Engines are the stout 221/260/289/302/351 Windsor Ford small block, but there are things to look for. The 351 has a higher deck and a different firing order from earlier small blocks. In general, 1973 and earlier engines have a front sump oil pan, while 1974 and later engines feature rear sump oil pans.
On the fuel injection front, before 1994 engines used speed density to determine fuel regulation, while from 1994-on Mass Air Flow sensors were used to determine how much air the engine was taking in. Make sure you know which is which if you’re stabbing a junkyard motor into your Mustang.
You don’t have to be into Windsor small blocks to have a Fox-body Mustang. GM LS engines are finding their way into many a Mustang, and you need look no further than Holley’s LS Fest or Hot Rod magazine’s Drag Week to see numerous examples of this oh-so-wrong yet familiar Ford/Chevy union.
Ford produced the Fox-body Mustang through 2004, with major improvements occurring in 1996. The very similar Mercury Capri ran from 1979-1986, and can sometimes be bought for less because not so many are looking for “Capri” on Craigslist, so demand is much less.

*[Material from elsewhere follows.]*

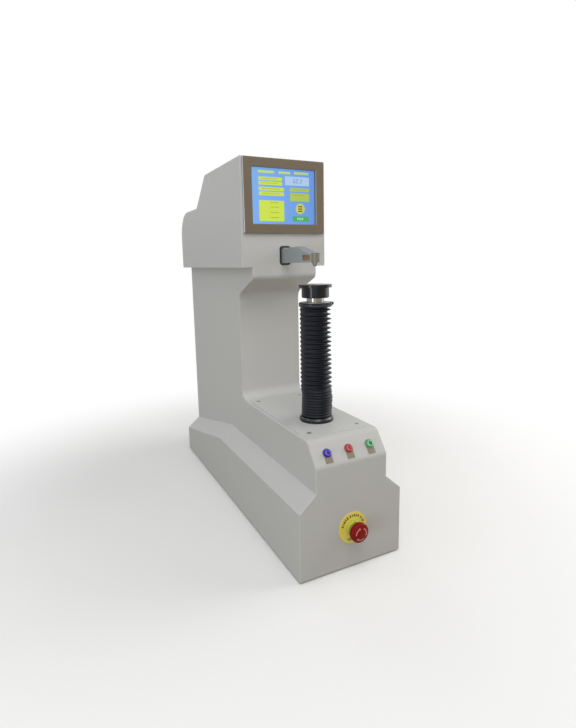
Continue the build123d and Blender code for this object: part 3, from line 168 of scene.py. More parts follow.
MACHINE_MIDDLE = (0, 0, 0.35)
COOL, WARM, PLAIN = (0.85, 0.94, 1.0), (1.0, 0.93, 0.83), (1.0, 0.985, 0.955)
soft_lamp("overhead", (-0.2, -0.5, 2.3), MACHINE_MIDDLE, 1.8, 5, PLAIN)
soft_lamp("front_top", (-0.25, -1.0, 1.5), (0, -0.1, 0.45), 0.8, 5.4, PLAIN)
soft_lamp("front_left", (-1.2, -2.0, 0.9), MACHINE_MIDDLE, 1.2, 6.5, WARM)
soft_lamp("left_low", (-2.0, -1.15, 0.3), (0, -0.2, 0.4), 0.5, 8, COOL)
soft_lamp("left_high", (-1.8, 0.2, 2.0), MACHINE_MIDDLE, 1.2, 5, COOL)
soft_lamp("right", (1.6, -0.4, 0.85), (0, -0.1, 0.45), 1.3, 10, PLAIN)
soft_lamp("right_high", (1.8, -0.6, 1.6), MACHINE_MIDDLE, 1.2, 7, PLAIN)
soft_lamp("back", (0.05, 2.1, 1.3), MACHINE_MIDDLE, 1.2, 7, PLAIN)


# ------------------------------------------------------------------ painted covers
# The base, column and head covers and the table plate are folded from 3 mm steel sheet and
# powder coated in one warm light grey. The baked powder leaves a fine orange peel.
def tint(red, green, blue):
    """A colour given as it looks on a screen, 0 to 255, as the shader's linear values."""
    def linear(value):
        share = value / 255
        return share / 12.92 if share <= 0.04045 else ((share + 0.055) / 1.055) ** 2.4
    return (linear(red), linear(green), linear(blue), 1)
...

The 2.3 Liter SVO Mustang ran from 1984-1986, and in addition to the turbocharged 4-banger, it features suspension, brakes and body modifications from a typical Mustang of this era. If you’re into the more obscure and less popular, the Fairmont and Mercury Zephyr are showing up at drag strips because of their cheaper prices and lightweight. Believe it or not, the 4-door sedans are the lightest of this group.
The bottom line is that as enthusiast cars increase in value, and cars from the 1970-1990s start looking more removed from today’s angry, busy styled SUVs, you can’t go wrong starting a relatively inexpensive, easy, and fun Fox-body Mustang project. And you’ve got a good roadmap by following what’s been done on the Goodguys Mustang.